All services, except Lemmy, is up and running again via the new domain: https://fmhy.net
Lemmy itself will require a significant database cleanup to get users transferred, posts and communities may not be possible
Cleanup will have to be done either manually or with a custom script
And now to answer some common questions I've seen floating around:
Why is lemmy.ml not affected?
WE DON'T KNOW. My assumption is that it's popular (or lucky enough) to not be affected by this change. The only difference between our two domains is that lemmy.ml doesn't use CF, and AFAIK, multiple other domains (with and without cf) are still unreachable.
Why can't you just change the domain?
That's not how federation works. Most services (including Mastodon and Lemmy) do not support changing URL properly, as doing so could potentially break the whole network.
Why is it taking so long to get back up?
Not all staff members have access to the server, CF, or domain registrar. Not to mention that this is a complicated task that requires a lot of effort, and one that we didn't even know we had to do until the following morning. (We were under the assumption that the .ml TLD didn't just explode.)
Not saying it was a coordinated attack, per your edit, but anything popular is a prime target for various types of attacks, especially DDoS.. But with every attack, the developers and various admins and owners of instances learn something new and how to mitigate it. So while it's annoying, it's just as much a blessing as a curse - better to patch things quick than leave an exploitable hole open for who knows how long.

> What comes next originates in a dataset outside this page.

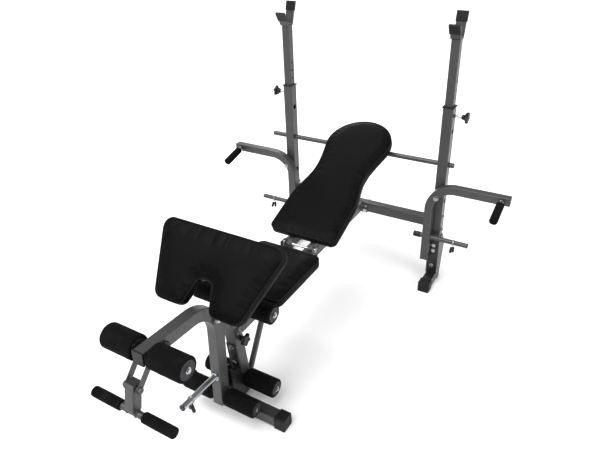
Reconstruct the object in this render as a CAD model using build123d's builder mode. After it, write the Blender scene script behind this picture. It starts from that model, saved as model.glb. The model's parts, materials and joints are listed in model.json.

I run my own single user instance, and it was down as well. Not sure why someone would target a single user instance. Not ruling it out, but it seems unlikely.
All instances using federation are publicly visible and it's simple to script attacking all of us.
However it's even easier to just attack Lemmy.world since almost everyone is there and it will have maximum disruption on everyone. People have centralized on one server. :)
But it's just some denial of service attacks right now. Eventually they probably get tired of it too. There is no point to it really.
There is a GitHub issue on it and I experienced the exact same thing with my instance. A timeout occurs and the only way to fix it is to restart it seems. Like everyone else, it's strange that it all happened at the same time.
It's not that strange. A timeout occurs on several servers overnight, and maybe a bunch of Lemmy instances are all run in the same timezone, so all their admins wake up around the same time and fix it.
Well it's a timeout, so by fixing it at the same time the admins have "synchronized" when timeouts across their servers are likely to occur again since it's tangentially related to time. They're likely to all fail again around the same moment.
It's kind of similar to the thundering herd where a bunch of things getting errors will synchronize their retries in a giant herd and strain the server. It's why good clients will add exponential backoff AND jitter (a little bit of randomness to when the retry is done, not just every x^2 seconds). That way if you have a million clients, it's less likely that all 1,000,000 of them will attempt a retry at the extract same time, because they all got an error from your server at the same time when it failed.
Edit: looked at the ticket and it's not exactly the kind of timeout I was thinking of.
This timeout might be caused by something that's loosely a function of time or resources usage. If it's resource usage, because the servers are federated, those spikes might happen across servers as everything is pushing events to subscribers. So, failure gets synchronized.
Or it could just be a coincidence. We as humans like to look for patterns in random events.
This probably makes more sense although the issue I was experiencing earlier had similar logs as the issue I linked and others have commented on it too around the same time. I'm guessing they're related.
I get that message pretty much every time I visit a Community that I haven't visited before (or maybe one that no-else from my instance has visited before).
It get fixed on a refresh (like the message suggests), so I'm guessing it's a problem with time-out settings when my instance has to pull in a lot of new data.
Everything is back up now. I used connect for Lemmy and it actually tells you why an instance is not working. Lemmy.world was under maintenance, and the other one was just down.
For those affected by these outages in the larger servers and who'd be interested in helping spread around: my instance will be free for the first 250 registrations. There are ~220 spots still left.
The catch is that my registration process is (purposefully) difficult to avoid squatters/spammers/bots. So you need to do one of the following:
sign up to my main portal site first. If you do that, please give your email address so that I can send a confirmation with the first credentials.
signup to communick.news directly, and send me a DM on reddit (/u/rglullis), or here, or on mastodon) with the username you used to signup. If you don't send the DM, I will assume it's a bot and will deny the application.
Edit: downvoters, please don't be so cynical. I've been offering this even before the reddit blackout. What is so bad about it?
When vlemmy.net disappeared (and it was the only one I had registered to), I registered at lemmy.world, sh.itjust.works, and while I was trying to register at lemmy.ML, I registered at feddit.NL by mistake. (then I requested a login at lemmy.ml, but never got a confirmation).
At the moment feddit.NL is the only instance I have a login at that I can use.
That was a happy mistake :-)
Maybe the problem is me. If feddit.nl goes down, I'll know for sure.